A run-on sentence but there's wisdom in them thar hills. Good point.
 
I've been in a realtionship like this. It was so stressful!!!!
He fell for me after we had gone out less than a month.
Before X-mas( last yr) he was telling me he loved me.
My god ! We just started dating in November!

He maded it hard for me to tell him no. He was good at giving me a guilt trip. And stupid me fell for it everytime.

We got along good as far as being friends goes, I couldn't look at him even as a F-buddie. Just someone i could talk to, go out with.... etc

We broke up so many times i lost count!!!! I finally just told him i couldn't keep this up with him and i said my good byes to him.
He is STILLl calling me... thinking i will give him a 2nd chance just because he thinks we had more good than bad between us.

I've learn my lesson from this never again.
My advise to you on this subject is to tell her before you are shopping for wedding rings.

No one should go through this. Tell her your feelings aren't the same as her... even if you had sex with her.. that doesn't mean your in love with her.
Talk to her before its to late. She will be pissed off but she will come to terms with it sooner or later.
 
Devilish1 said:
I've been in a realtionship like this. It was so stressful!!!!
He fell for me after we had gone out less than a month.
Before X-mas( last yr) he was telling me he loved me.
My god ! We just started dating in November!

He maded it hard for me to tell him no. He was good at giving me a guilt trip. And stupid me fell for it everytime.

We got along good as far as being friends goes, I couldn't look at him even as a F-buddie. Just someone i could talk to, go out with.... etc

We broke up so many times i lost count!!!! I finally just told him i couldn't keep this up with him and i said my good byes to him.
He is STILLl calling me... thinking i will give him a 2nd chance just because he thinks we had more good than bad between us.

I've learn my lesson from this never again.
My advise to you on this subject is to tell her before you are shopping for wedding rings.

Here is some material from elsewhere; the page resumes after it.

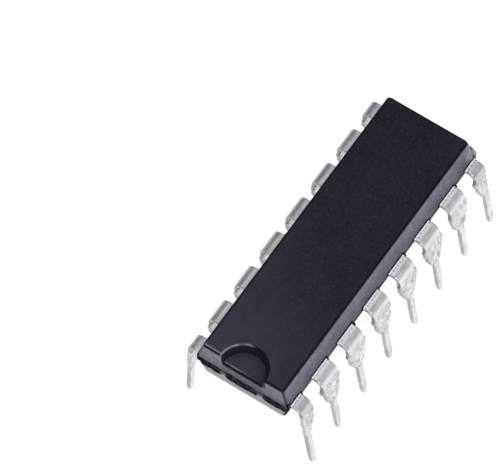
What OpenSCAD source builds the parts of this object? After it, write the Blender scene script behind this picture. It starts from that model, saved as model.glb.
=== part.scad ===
// Dual in-line integrated circuit with sixteen through-hole leads, standing on its lead tips.
// +X runs along the body, away from the end with the notch. Leads 1 to 8 are on the -Y side
// and leads 9 to 16 on the +Y side, counted anticlockwise from the notch as seen from above.
// The origin is on the plane of the lead tips, below the middle of the body. Millimetres.

/* [Package body] */
// Length of the moulded body at its parting line
body_length = 18.8; // [18.7:0.05:19.3]
// Width of the moulded body at its parting line
body_width = 6.2; // [6.1:0.05:6.5]
// Height of the mould's upper half, from the parting line to the top face
upper_height = 1.58; // [1.5:0.01:1.7]
// Height of the mould's lower half, from the underside to the parting line
lower_height = 1.52; // [1.45:0.01:1.6]
// How far the long sides lean in between the parting line and the top or bottom face
side_draft = 0.45; // [0.3:0.01:0.5]
// How far the end faces lean in between the parting line and the top face
end_draft = 0.21; // [0.1:0.01:0.3]
// How far the end faces lean in between the parting line and the bottom face
lower_end_draft = 0.16; // [0.1:0.01:0.3]

/* [Notch and mould mark] */
// Radius of the half-round notch where it meets the top face
notch_radius = 1.43; // [1.2:0.01:1.6]
// Radius of the notch's floor, smaller because its wall is drafted
notch_floor_radius = 1.28; // [1:0.01:1.35]
// Depth of the notch's floor below the top face
notch_depth = 0.72; // [0.4:0.01:0.9]
// Radius of the shallow round mark that the ejector pin leaves in the underside
mark_radius = 1.4; // [1:0.05:1.6]
// Depth of that mark
mark_depth = 0.12; // [0.05:0.01:0.2]

/* [Leads] */
// Distance between neighbouring leads
pitch = 2.54; // [2.54:0.01:2.54]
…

No one should go through this. Tell her your feelings aren't the same as her... even if you had sex with her.. that doesn't mean your in love with her.
Talk to her before its to late. She will be pissed off but she will come to terms with it sooner or later.


Thnx for the advice, and i agree with the majority of you that this is just a lose-lose situation for the both of us. I think it all boils down to the fact I was interested in just some fun and didn't quite realize what I was getting me into. Sure it will start off alright, but it will definelty end in a disaster.

I'll just have to keep repeating the above and hopefully not get suckered into the relationship. I'm sure its happened to everybody, and what i'm afraid of.
 
Crazy Ha Ha, Good luck. I just pray she takes the news better than my guy did.
Just make sure when you say its over, ITS OVER! Otherwise you wont get rid of her.

:)
 
In the interests of having a variety of opinions to choose from, I think you should consider fucking her for as long as you want.

Maybe she's asking people the same question you are right now at a bar somewhere.

Maybe it's meant to be this way....

God...isn't it romantic?
 
Don't do it. Better for her to know you don't have feelings for her now and for her to get over you than to let her feelings deepen by a relationship.
 
Oh, he has feelings for her.

Why shouldn't he validate his feelings in a positive way?

Each can be responsible for their own feelings.

Who knows where it could lead?
 
You should clear the air between the two of you. If you don't, you risk losing a friendship. Honesty is always better than trying to hide behind excuses.
 
figure it out!

The first thing you need to do is figure out exactly what your feelings ARE for this woman. You said you're not sure that you feel the same way- but how DO you feel about her? Figure it out and let her know EXACTLY how you feel. Don't leave her hanging or twisting in the wind- that's not cool. ...
 
CraZy HaHa said:
To make a long story short, this women has feelings for me...and i'm not to sure if i feel the same way about her. She's had feelings for me for quite some time, which really amounted to nothing until last weekend when we both got a little to drunk...
and now she wants a relationship.

If you were in this situation, would you risk continuing on with the relationship and make it more....or break her heart and leave it as a friendship.

thnx in advance for the advice
If I were you, I'd be honest and ask her if we could be fuck buddies.

You never know, ''the feeling'' might come to you.